The Project's Bid to Ban the Bag
Author: Alicia Jooste
On Wednesday night The Project’s Waleed Aly shone a spotlight on the environmental impact of single-use plastic bags by asking Australians to sign a petition to ‘ban the bag’.
The Project’s petition, which has been prepared in partnership with Clean Up Australia, asks the premiers of New South Wales, Victoria, and Western Australia to join the rest of the nation in eradicating a material that has significant environmental impacts on local habitats and ecosystems.
The Project reported that Australians use between four and six billion plastic bags annually. Yet, on average, a single plastic bag is used for a mere 12 minutes before being discarded.
If the premiers agree, they would be joining states and territories across the nation who already have bans on distributing free bags in place, including: South Australia, Tasmania, the Northern Territory and the ACT. Queensland is set to follow suit from July 2018, and recently Fremantle in WA became the first council to ban free distribution of bags.

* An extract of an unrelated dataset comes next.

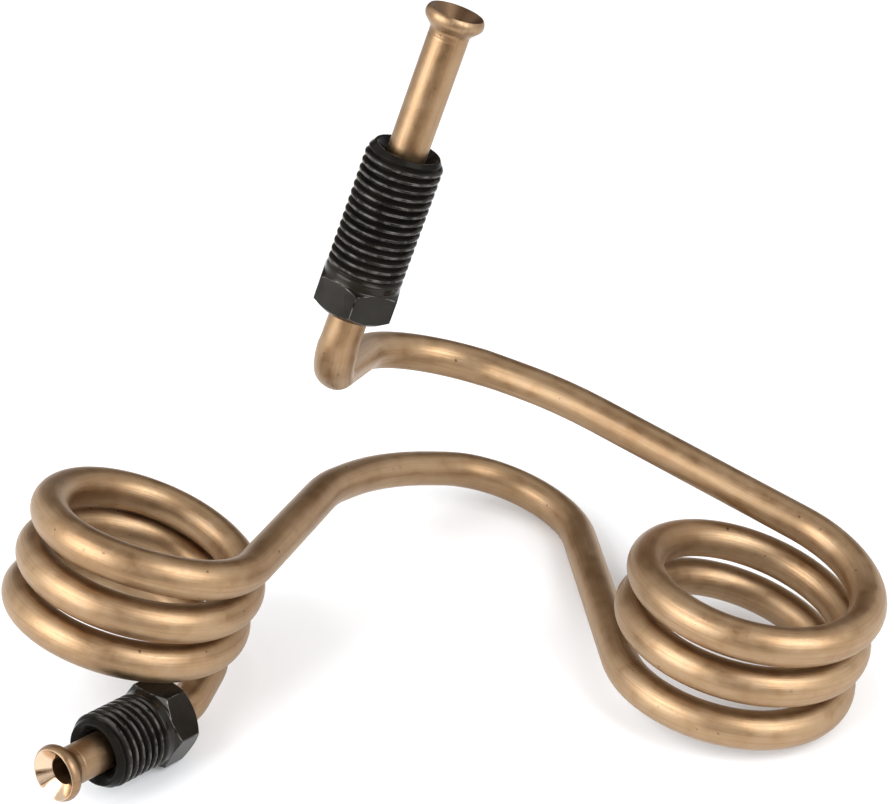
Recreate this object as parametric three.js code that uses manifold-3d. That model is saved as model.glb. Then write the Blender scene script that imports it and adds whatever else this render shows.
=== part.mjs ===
// A pre-formed brake line: one hollow copper-nickel tube wound into two vibration coils,
// flared at both ends, with a threaded tube nut loose behind each flare.
//
// Millimetres and degrees, +Z up. The line stands on the table at z = 0, the origin is under the
// middle of it, +X is to the right and +Y is away from whoever looks at its front.

import * as THREE from 'three';
import { mergeVertices } from 'three/addons/utils/BufferGeometryUtils.js';
import Module from 'manifold-3d';

const wasm = await Module();
wasm.setup();

const inch = 25.4;
const { degToRad } = THREE.MathUtils;
const place = (x, y, z) => new THREE.Vector3(x, y, z);

// ---------------------------------------------------------------- driving dimensions

const tube = {
  radius: (3 / 32) * inch,
  wall: 0.71,
};

// The end of the tube is folded back on itself and pressed to a 45 degree seat inside. Outside
// it is round from the rim to the widest place and on to a 45 degree cone.
const flare = {
  radius: 3.5,
  lipRadius: 1,
  rimRadius: 3.2,
  seatRadius: 3.1,
};

// A coil's axis leans from upright towards a heading (0 is +X, 90 is +Y). Seen from above the
// tube winds clockwise and down, from the entry angle (0 is the +X side) through the sweep. Its
// place is the middle of its topmost turn.
const coilSpacing = 74.2;
const coilsOffCentre = 2.2;
const rightCoil = {
  x: coilsOffCentre + coilSpacing / 2,
  y: -7.4,
  z: 19,
  lean: 14,
  heading: 13.8,
  radius: 13.8,
  pitch: 6.32,
  entry: -62.5,
  sweep: 957,
};
const leftCoil = {
  x: coilsOffCentre - coilSpacing / 2,
  y: -5.6,
  z: 24.8,
  lean: 23.2,
  heading: 22.4,
  radius: 13.2,
  pitch: 5.84,
  entry: 16.7,
  sweep: 1012.5,
};

// Bends, as on a tube bender's drawing. A bend's corner is where the two straights beside it
// would cross. Next to a coil it lies on the coil's tangent, at a distance from the coil. Any
// other is at the end of a leg from the corner before it, with the leg's heading and rise.
const runBend = { fromCoil: 35.6, radius: 68 };
const knee = { leg: 26.2, heading: 150.8, rise: 4.6, radius: 13.4 };
const elbow = { leg: 36.4, heading: -101.7, rise: 20.9, radius: 6.9 };
const upperEnd = { leg: 48.1, heading: 17.5, rise: 69.7 };
const bridgeRight = { fromCoil: 52, radius: 12.8 };
const bridgeMiddle = { leg: 31.6, heading: -147.8, rise: 20.3, radius: 37.5 };
const bridgeLeft = { fromCoil: 26, radius: 22.3 };
const coilTail = { fromCoil: 6.5, radius: 11 };
const tailBend = { leg: 14.1, heading: -103.5, rise: 2.9, radius: 8.5 };
const lowerEnd = { leg: 22.2, heading: -127.9, rise: 10.7 };

// Both nuts are turned from the same hexagon bar and share everything but the shank.
const nut = {
  acrossFlats: (3 / 8) * inch,
  threadRadius: 4.72,
  threadPitch: inch / 24,
  noseRadius: 4.15,
  seatRadius: 3.7,
  boreClearance: 0.26,
  headLength: 4.2,
  collarLength: 1.5,
  frontBevel: 40,
  backBevel: 50,
  backRadius: 4.45,
  boreLead: 0.3,
};
const longNut = { length: 21.2, fromTip: 17.2, turn: 43 };
const shortNut = { length: 13.1, fromTip: 6.5, turn: -11 };

// Facets.
const outerSides = 14;
const boreSides = 10;
const flareSteps = 8;
const nutSides = 30;
const stepAngle = degToRad(15);

// ---------------------------------------------------------------- worked out from them

const tubeBore = tube.radius - tube.wall;
const lipCircle = flare.radius - flare.lipRadius;
const lipDepth = Math.sqrt(flare.lipRadius ** 2 - (flare.rimRadius - lipCircle) ** 2);
const coneFoot = flare.lipRadius * Math.SQRT1_2;
const flareLength = lipDepth + 2 * coneFoot + lipCircle - tube.radius;
const nutBore = tube.radius + nut.boreClearance;
const cornerRadius = nut.acrossFlats / Math.sqrt(3);
// A unified thread's crest is an eighth of its pitch wide, and this is its depth.
const threadCrest = nut.threadPitch / 8;
const threadDepth = 0.6134 * nut.threadPitch;
// Where a crest begins on a nut's seam, as a share of the pitch.
const threadStart = 0.25;

// ---------------------------------------------------------------- the tube's route

function direction(heading, rise) {
  return place(
    Math.cos(degToRad(rise)) * Math.cos(degToRad(heading)),
    Math.cos(degToRad(rise)) * Math.sin(degToRad(heading)),
    Math.sin(degToRad(rise)),
  );
}

// The point of the coil, and the way the tube runs there, after turning by an angle in degrees.
function onCoil(coil, turned) {
  const axis = direction(coil.heading, 90 - coil.lean);
  const right = place(1, 0, 0).addScaledVector(axis, -axis.x).normalize();
  const front = right.clone().cross(axis);
  const angle = degToRad(coil.entry + turned);
  const point = place(coil.x, coil.y, coil.z)
    .addScaledVector(right, coil.radius * Math.cos(angle))
    .addScaledVector(front, coil.radius * Math.sin(angle))
    .addScaledVector(axis, (-coil.pitch * turned) / 360);
  const along = front.multiplyScalar(coil.radius * Math.cos(angle))
    .addScaledVector(right, -coil.radius * Math.sin(angle))
    .addScaledVector(axis, -coil.pitch / (2 * Math.PI))
    .normalize();
  return { point, along };
}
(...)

Around the globe many nations who have already banned free bags include France, Italy, the Netherlands and England in Europe to Bangladesh, China, Taiwan and Myanmar in Asia. The list also includes some of the poorest nations on the planet, like Tanzania, Kenya and Rwanda.
With Aly highlighting that 80 per cent of South Australians, who have already been living with a plastic bag ban, strongly support the ban and 70 per cent of Canberrans feel the same way, it seems the transition for New South Wales, Victoria and Western Australia is a logical and necessary one.
- Sign the petition calling on your state premier to 'ban the bag'.
- In the meantime, wherever possible reduce your use of plastic by switching to a reusable shopping bag, coffee cup and shop at bulk stores to avoid plastic packaging.
- If you do end up with plastic shopping bags they can be recycled through most supermarkets around the country. You can also recycle bread, pasta, rice and other soft plastics through the REDcycle program operating in most metro-Coles and some Woolworth stores.